In respect of the former discrepancy, the Court took the view that the sales figures were likely to be more reliable because Bunnings is a large commercial enterprise with a publicly listed holding company whose accounts are audited. In respect of the latter discrepancy, the Court estimated the sales figures to be 75% of the importation figures on the basis that Bunnings would not have purchased hundreds of heater units without an expectation it would sell most of them.
By this approach, the Court arrived at a starting figure for the damages assessment, being the number of infringing heater units sold to the public. It was these sales that deprived Bitech of potential sales of its Optiflame heaters and caused it loss and damage.
2. Counterfactual scenario and Bitech’s lost sales
The Court agreed with Bitech that the damages award should, as far as possible, restore the patentee to the position it would have been in had the infringements not occurred. Two scenarios were before the Court as to what would have transpired had the infringements not occurred. The first was that in the absence of the infringing heaters, the respondents would not have entered the market for this type of heater at all. The second was that in the absence of the infringing heaters, Bunnings would have sourced Optiflame heaters from Bitech.
Based on evidence from employees of the parties, the Court found that the most likely counterfactual scenario was that had the respondents not supplied the infringing products, they would not have entered the market for this type of heater at all. The Court relied on evidence of prior failed supply discussions between Bunnings and Bitech to find that in the absence of the infringing products, Bunnings was unlikely to have sourced Optiflame heaters from Bitech. There was also no evidence that Bunnings could have outsourced its supply needs to another, non-infringing, supplier of heaters.
To assess damages, the question to be addressed was therefore not what profits Bitech would have made if it had supplied its Optiflame heaters to Bunnings, but what profits Bitech would have made if purchasers of the infringing heaters from Bunnings had instead purchased an Optiflame heater from the usual Optiflame sales channels.
The following general principles of damages assessment in patent proceedings were held to be apt in this case:
- Damages should be liberally assessed while recognising that the object is to compensate the patentee, not to punish the infringer.
- The quantum of damages is generally not capable of being determined precisely with mathematical exactness. The Court must often do its best on the evidence before it.
- The loss of profits approach to quantifying damages has often commended itself to courts when the patentee is a manufacturer.

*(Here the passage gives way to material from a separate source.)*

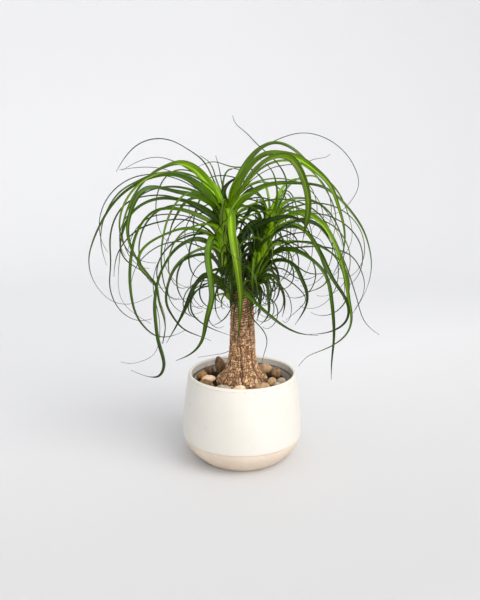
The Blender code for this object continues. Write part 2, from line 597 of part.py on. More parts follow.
def obstacles():
    """The trunk, the pot's mouth and the four stems, as balls along their centre lines."""
    crowd = Crowd()
    heights = np.arange(SOIL_TOP_Z, TRUNK_TOP_Z, 5.0)
    trunk = np.stack([0 * heights, 0 * heights, heights], 1)
    crowd.add(trunk, np.array([trunk_radius(z) for z in heights]), -1)
    turns = np.linspace(0, 2 * math.pi, 90, endpoint=False)
    for radius in MOUTH_RINGS:
        level = np.full(len(turns), GROW_RIM_Z + 1)
        ring = np.stack([radius * np.cos(turns), radius * np.sin(turns), level], 1)
        crowd.add(ring, np.full(len(turns), MOUTH_ROOM), -1)
    for number, (foot, top, foot_r, top_r) in enumerate(SHOOTS.values()):
        share = np.linspace(0, 1, 24)[:, None]
        stem = np.array(foot) + (np.array(top) - np.array(foot)) * share
        crowd.add(stem, foot_r + (top_r - foot_r) * share[:, 0] + 2.0, number)
    return crowd


def first_clear(crowd, line_at, width, taper, owner):
    """The line that needs the least swing, to either side, to clear all that is in place."""
    best = None
    for attempt in range(SIDE_TRIES):
        side = (attempt + 1) // 2 * (1 if attempt % 2 else -1)
        line = line_at(side * SIDE_STEP)
        room = crowd.room(line, width, taper, owner)
        if best is None or room > best[0]:
            best = (room, line)
        if room >= 0:
            return room, line
    return best


def settle_leaves():
    """Every leaf's line, width, taper and twist, by head: the drawn ones first, then the fill."""
    crowd = obstacles()
    leaves = {shoot: [] for shoot in SHOOTS}
    for owner, shoot in enumerate(SHOOTS):
        for width, taper, swing, twist, seen in DRAWN[shoot]:
            _, line = first_clear(
                crowd, lambda side: drawn_line(shoot, swing + side, seen), width, taper, owner)
            keep(crowd, leaves[shoot], line, width, taper, twist, owner)
    draw = np.random.default_rng(SEED)
    for owner, shoot in enumerate(SHOOTS):
        count, longest, shortest, widest, low_rise, high_rise = FILL[shoot]
        foot, top, _, _ = SHOOTS[shoot]
        for i in range(count):
            share = (i + 0.5) / count
            heading = i * GOLDEN_ANGLE + draw.uniform(-12, 12)
            rise = low_rise + (high_rise - low_rise) * share + draw.uniform(-8, 8)
            length = longest + (shortest - longest) * abs(share - 0.45) + draw.uniform(-40, 30)
            width = widest * draw.uniform(0.6, 1.0) * (1.0 - YOUNG_SHARE * share)
            sway = draw.uniform(-35, 35)
            twist = draw.uniform(-50, 50)
            lift = draw.uniform(0, HANG_SPREAD)
            low = foot[2] + LOWEST_LEAF * (top[2] - foot[2])
            root = stem_point(shoot, low + (top[2] - low) * share)
            if faces_front(heading):
                length *= FRONT_SHARE
            limit = hang_limit(root, heading, lift)
            while grown_line(root, heading, rise, length, sway)[:, 2].min() < limit:
                length *= SHORTER
            room, line = first_clear(
                crowd, lambda side: grown_line(root, heading + side, rise, length, sway),
                width, FILL_TAPER, owner)
            if room >= 0:
                keep(crowd, leaves[shoot], line, width, FILL_TAPER, twist, owner)
    return leaves


def keep(crowd, leaves, line, width, taper, twist, owner):
    points = evenly(line, CLEAR_STEP)
    radii = blade_width(np.linspace(0, 1, len(points)), width, taper) / 2
    crowd.add(points[1:], radii[1:], owner)
    leaves.append((line, width, taper, twist))


# Blades

def blade_width(run, width, taper):
    """Full width from a tenth of the run up, then a fall by the power taper to the tip."""
    return np.maximum(width * np.minimum(1.0, 0.8 + 2.0 * run) * (1.0 - run) ** taper, TIP_WIDTH)


def turning(run):
    """How much of its twist a blade has along its run: it comes in as a sine squared."""
    return np.sin(np.minimum(run / TURN_IN, 1.0) * math.pi / 2) ** 2


def blade_frame(line, twist):
    """Side and up directions along a blade: level across its heading, then turned about its
    own line by the twist."""
    along = np.gradient(line, axis=0)
    along /= np.linalg.norm(along, axis=1)[:, None]
    reach = line[len(line) // 2] - line[0]
    level = np.array([-reach[1], reach[0], 0.0])
    level /= max(np.linalg.norm(level), 1e-6)
    side = level - along * (along @ level)[:, None]
    side /= np.linalg.norm(side, axis=1)[:, None]
    up = np.cross(along, side)
    turn = np.radians(twist) * turning(np.linspace(0, 1, len(line)))
    cos = np.cos(turn)[:, None]
    sin = np.sin(turn)[:, None]
    return side * cos + up * sin, up * cos - side * sin


def turned_by(directions):
    """Degrees between each direction in a row and the one before it."""
    return np.degrees(np.arccos(np.clip(np.sum(directions[1:] * directions[:-1], axis=1), -1.0, 1.0)))


def ring_places(line, side):
    """Which points of a dense line carry a blade's rings: even in run plus bend plus twist, so
    that they stand closer where the leaf turns."""
    step = np.linalg.norm(np.diff(line, axis=0), axis=1)
    along = np.gradient(line, axis=0)
    along /= np.linalg.norm(along, axis=1)[:, None]
    cost = step / RING_RUN + turned_by(along) / RING_BEND + turned_by(side) / RING_TWIST
    at = np.concatenate([[0.0], np.cumsum(cost)])
    count = max(FEWEST_RINGS, int(round(at[-1])) + 1)
    return np.minimum(np.searchsorted(at, np.linspace(0, at[-1], count)), len(line) - 1)


def blade(line, width, taper, twist):
    """Points and triangles of one blade: each ring is its left edge, right edge and keel. The
    top and the underside are split along diagonals that run the same way, so a twisted blade
    keeps its thickness."""
    side, up = blade_frame(line, twist)
    at = ring_places(line, side)
    points, side, up = line[at], side[at], up[at]
    across = blade_width(at / (len(line) - 1), width, taper)[:, None] / 2
    keel = np.maximum(2 * across * KEEL_SHARE, THINNEST)
    rings = np.stack([points + side * across, points - side * across, points - up * keel], 1)
    faces = [(2, 1, 0), (3 * len(at) - 3, 3 * len(at) - 2, 3 * len(at) - 1)]
    for left in range(0, 3 * (len(at) - 1), 3):
        right = left + 1
        low = left + 2
        faces += [(left, right, right + 3), (left, right + 3, left + 3)]
        faces += [(low, left, low + 3), (left, left + 3, low + 3)]
        faces += [(right, low, right + 3), (low, low + 3, right + 3)]
    return rings.reshape(-1, 3), faces


# Heads

def make_stem(shoot, home):
    """A round shoot from its socket to its top, a little thicker half way up."""
    foot, top, foot_r, top_r = SHOOTS[shoot]
    foot = np.array(foot)
    top = np.array(top)
    along = (top - foot) / np.linalg.norm(top - foot)
    across = np.cross(along, (0.0, 1.0, 0.0))
    across /= np.linalg.norm(across)
    other = np.cross(along, across)
    turns = np.linspace(0, 2 * math.pi, STEM_SIDES, endpoint=False)[:, None]
    circle = np.cos(turns) * across + np.sin(turns) * other
    rings = []
    for share in STEM_RINGS:
        radius = (foot_r + (top_r - foot_r) * share) * (1.0 + STEM_BULGE * math.sin(math.pi * share))
        radius *= STEM_CROWN if share == 1.0 else 1.0
        rings.append(foot + (top - foot) * share + radius * circle)
    points, faces = loft(rings)
    return add_mesh(shoot, points, faces, home, "leaf")


def make_head(shoot, leaves, home, cutters):
    """The stem with every blade's root sunk in it, joined into one body."""
    stem = make_stem(shoot, home)
    bunch = bpy.data.collections.new(shoot + "_blades")
    cutters.children.link(bunch)
    for i, leaf in enumerate(leaves):
        points, faces = blade(*leaf)
        add_mesh(shoot + "_blade_" + str(i), points, faces, bunch)
    join = stem.modifiers.new("Join", "BOOLEAN")
    join.operation = "UNION"
    join.operand_type = "COLLECTION"
    join.solver = "MANIFOLD"
    join.collection = bunch
    joined = bpy.data.meshes.new_from_object(stem.evaluated_get(bpy.context.evaluated_depsgraph_get()))
    stem.modifiers.clear()
    stem.data = joined
    for obj in list(bunch.objects):
        bpy.data.objects.remove(obj, do_unlink=True)
    bpy.data.collections.remove(bunch)
    keep_largest_body(stem)
    return stem


def keep_largest_body(obj):
    """Drop loose scraps and fill sealed hollows: only the largest connected skin stays."""
    mesh = obj.data
    group = list(range(len(mesh.vertices)))

    def leader(i):
        while group[i] != i:
            group[i] = group[group[i]]
            i = group[i]
        return i

    for edge in mesh.edges:
        a, b = leader(edge.vertices[0]), leader(edge.vertices[1])
        group[a] = b
    count = {}
    for i in range(len(group)):
        count[leader(i)] = count.get(leader(i), 0) + 1
    largest = max(count, key=count.get)
    stay = [i for i in range(len(group)) if leader(i) == largest]
    number = {old: new for new, old in enumerate(stay)}
    points = [tuple(mesh.vertices[i].co) for i in stay]
    kept = [face for face in mesh.polygons if face.vertices[0] in number]
    faces = [[number[i] for i in face.vertices] for face in kept]
    slot = mesh.materials[0]
    clean = bpy.data.meshes.new(obj.name)
    clean.from_pydata(points, [], faces)
    clean.materials.append(slot)
    obj.data = clean


# Pebbles

def make_pebble(number, home, angle, distance, length, width, height, turn, tilt, colour):
    """An egg-like stone: a ball squeezed to its three sizes, fuller at one end, lying on the soil."""
    bpy.ops.mesh.primitive_ico_sphere_add(subdivisions=2, radius=1.0)
    pebble = bpy.context.object
    pebble.name = f"pebble_{number:02d}"
    for old in list(pebble.users_collection):
        old.objects.unlink(pebble)
    home.objects.link(pebble)
    spin = Euler((0.0, math.radians(tilt), math.radians(turn + angle))).to_matrix()
    half = Vector((length / 2, width / 2, height / 2))
    places = []
    for vertex in pebble.data.vertices:
        x, y, z = vertex.co
        full = 1.0 + STONE_FULLNESS * x + STONE_WOBBLE * math.sin(3 * y + number)
        places.append(spin @ Vector((x * half.x, y * full * half.y, z * full * half.z)))
    lowest = min(place.z for place in places)
    x = distance * math.cos(math.radians(angle))
    y = distance * math.sin(math.radians(angle))
    for vertex, place in zip(pebble.data.vertices, places):
        vertex.co = (place + Vector((x, y, SOIL_TOP_Z + GAP - lowest))) * MM
    pebble.data.materials.append(material(pebble.name, colour))
    return pebble


def build():
    start_clean()
    home = collection("potted_ponytail_palm")
    cutters = collection("cutters")
    make_pot(home)
    make_grow_pot(home, cutters)
    make_soil(home)
    make_trunk(home, cutters)
    for shoot, leaves in settle_leaves().items():
        make_head(shoot, leaves, home, cutters)
    for number, stone in enumerate(PEBBLES, 1):
        make_pebble(number, home, *stone)


build()
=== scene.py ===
# A ponytail palm in a two-tone stoneware pot: the finished surfaces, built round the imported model.
# Sizes are in mm and are turned to metres as each mesh is made. +Z is up and the front is -Y.

import math

import bpy
import numpy as np
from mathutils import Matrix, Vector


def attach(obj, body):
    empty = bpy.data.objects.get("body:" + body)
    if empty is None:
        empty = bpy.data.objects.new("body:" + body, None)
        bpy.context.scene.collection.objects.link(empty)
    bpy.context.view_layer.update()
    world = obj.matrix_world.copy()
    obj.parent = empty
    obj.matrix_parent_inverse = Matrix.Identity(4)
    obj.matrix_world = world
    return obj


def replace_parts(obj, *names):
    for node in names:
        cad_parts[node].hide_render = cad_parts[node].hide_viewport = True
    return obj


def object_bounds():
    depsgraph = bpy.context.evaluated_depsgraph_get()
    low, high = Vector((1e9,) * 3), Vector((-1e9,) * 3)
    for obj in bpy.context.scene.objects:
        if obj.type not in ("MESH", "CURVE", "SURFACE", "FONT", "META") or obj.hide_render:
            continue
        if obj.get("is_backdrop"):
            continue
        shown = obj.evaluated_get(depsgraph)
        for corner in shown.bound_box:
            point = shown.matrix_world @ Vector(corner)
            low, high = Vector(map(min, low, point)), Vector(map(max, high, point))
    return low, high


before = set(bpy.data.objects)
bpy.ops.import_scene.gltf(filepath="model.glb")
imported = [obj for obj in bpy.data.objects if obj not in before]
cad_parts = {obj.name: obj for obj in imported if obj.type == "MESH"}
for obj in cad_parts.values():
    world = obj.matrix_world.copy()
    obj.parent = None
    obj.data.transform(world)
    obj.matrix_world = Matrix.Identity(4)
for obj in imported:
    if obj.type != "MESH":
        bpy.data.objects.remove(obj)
cad_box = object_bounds()


# The view
# The camera stands a metre in front of the pot, level with the leaves, and looks down a little.
# Its height, tilt and lens were fitted to the pot's rim and foot as the photo shows them.

MM = 0.001
EYE = (-2.0, -1000.0, 492.0)
LOOK_DOWN = 12.47                # degrees below the level
LENS = 37.26                     # for a 36 mm sensor on the picture's longer side
RIGHT_SHIFT = -0.0018            # share of the longer side

lens = bpy.data.cameras.new("camera")
lens.lens = LENS
lens.shift_x = RIGHT_SHIFT
camera = bpy.data.objects.new("camera", lens)
camera.location = [c * MM for c in EYE]
camera.rotation_euler = (math.radians(90.0 - LOOK_DOWN), 0.0, 0.0)
bpy.context.scene.collection.objects.link(camera)
bpy.context.scene.camera = camera
bpy.context.scene.view_settings.view_transform = "Standard"


# The paper's greys are painted shade: darker towards the front and the right, lighter towards the left.
# Floor and light
# A pale seamless sweep: a wide floor that curves up into a wall all round, matt white paper.
# A broad lamp stands at the upper right in front, a weaker one lower down in front, and the
# open top of the sweep lets in even light from above.

SWEEP_FLOOR = 1700.0
SWEEP_BEND = 1300.0
SWEEP_TOP = 3200.0
SWEEP_SIDES = 96
PAPER = (0.93, 0.93, 0.94)
PAINTED_SHADE_SLOPE = 0.28               # how fast the paper's painted shade changes for each metre back
PAINTED_SHADE_TILT = -0.15               # and for each metre to the right
PAINTED_SHADE_START = 0.13               # its place in the run of painted shade under the pot
# Painted shade: a run of greys that darkens the paper from its own white
PAPER_PAINTED_SHADE = ((0.0, (0.52, 0.515, 0.52)), (0.25, (0.76, 0.76, 0.77)), (0.6, (0.84, 0.84, 0.85)),
               (1.0, PAPER))
# Each lamp: its place, the point that it faces, size, watts, colour
LAMPS = {
    "key_lamp": ((1450.0, -1150.0, 1900.0), (0.0, 0.0, 280.0), 1800.0, 50.0, (1.0, 0.985, 0.96)),
    "fill_lamp": ((250.0, -1500.0, 800.0), (0.0, 0.0, 200.0), 900.0, 9.0, (1.0, 0.99, 0.97)),
}
SKY_COLOUR = (0.97, 0.985, 1.0, 1.0)
SKY_STRENGTH = 0.915


def skin(rings):
    """Points, quads and triangles of a closed skin: the rings run anticlockwise round the way
    that they follow each other, neighbours are joined by quads, and the first and last ring are
    each closed by a fan to their middle."""
    count, around = rings.shape[:2]
    here = np.arange(around)
    after = (here + 1) % around
    low = np.arange(count - 1)[:, None] * around
    quads = np.stack([low + here, low + after, low + around + after, low + around + here], -1)
    first = np.stack([np.full(around, count * around), after, here], -1)
    top = (count - 1) * around
    last = np.stack([np.full(around, count * around + 1), top + here, top + after], -1)
    points = np.concatenate([rings.reshape(-1, 3), rings[:1].mean(1), rings[-1:].mean(1)])
    return points, quads.reshape(-1, 4), np.concatenate([first, last])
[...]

- In assessing a patentee’s lost profit, the relevant question is whether a consumer who purchased an infringing product would have purchased the patentee’s product had the infringing product never been available. It is not correct to ask whether a consumer would choose one product or the other on a side by side comparison.
The following evidence was relied on by Britech in support of its submission that had the infringing products not been sold it would have made additional sales of its Optiflame heaters equivalent to 100% of the Bunnings unit sales:
- Prior to the introduction of the infringing heaters, Bitech had an effective monopoly on the market for wholesale sale of electric flame heaters.
- Given the opportunity, Bitech had capacity to increase its production to meet the quantities of infringing heaters sold by the respondents, and could have done so without adding to its direct costs.
Bitech accepted that a small discount was appropriate to allow for the possibility that some third party suppliers of competing products would pick up some of the sales made by Bunnings.
3. Quantification of Bitech’s lost profits and relevant discounts
The Court did not accept the 100% approach sought by Bitech. Instead, the Court held that the appropriate method for calculating Bitech’s damages was:
- The number of infringing heaters actually sold to the public determined the maximum number of sales that Bitech could have lost by reason of the infringing conduct.
- The number of infringing heaters sold should be broken down by year and by model.
- The gross margin that Bitech would have made on a sale of a comparable Optiflame heater should be multiplied by the number of infringing heaters sold by Bunnings in each year.
- The patentee’s lost gross profit margins for each heater model in each year should be added together to derive the total lost gross profit margin.
- Any appropriate discounts should then be factored into the calculations.
In the circumstances, some discounts to the damages calculation were held to be appropriate. The evidence indicated that not every consumer who purchased an infringing heater from Bunnings would have otherwise purchased an Optiflame heater. Sales figures were discounted by between 8% and 32% due to market evidence of the availability of non-infringing third party products over the relevant time period. A further 10% discount was then applied to take account of contingencies including consumer price and value perception.
4. Reasonable royalty to be paid
Bitech argued that it should receive further damages in the form of a royalty in respect of those sales by Bunnings that the Court considered would not have been made by Bitech had the infringing products not been in the market.
While the Court appeared to agree with this in principle, it declined to applyany royalty aspect to the damages award because the evidence was insufficient to enable the Court to sensibly determine an appropriate royalty rate. Bitech had not licensed any third parties under the patent and only lead evidence of its gross profit margins. The Court was not prepared to use gross profit as the royalty rate, nor was it prepared to make a ‘best guess’.
In conclusion
Having come to these conclusions as to the methodology for calculating damages on the facts of this case, the Court made orders that an expert accountant for Bitech should file a further affidavit in which this methodology is applied to calculate a particular damages figure. Subject to submissions on any errors in that calculation, final orders are likely to be made by the Court.
This case is an illustration of how long it can take after commencing patent infringement proceedings before any compensation is received. Bitech is still waiting to receive compensation some 7 years after commencing infringement proceedings.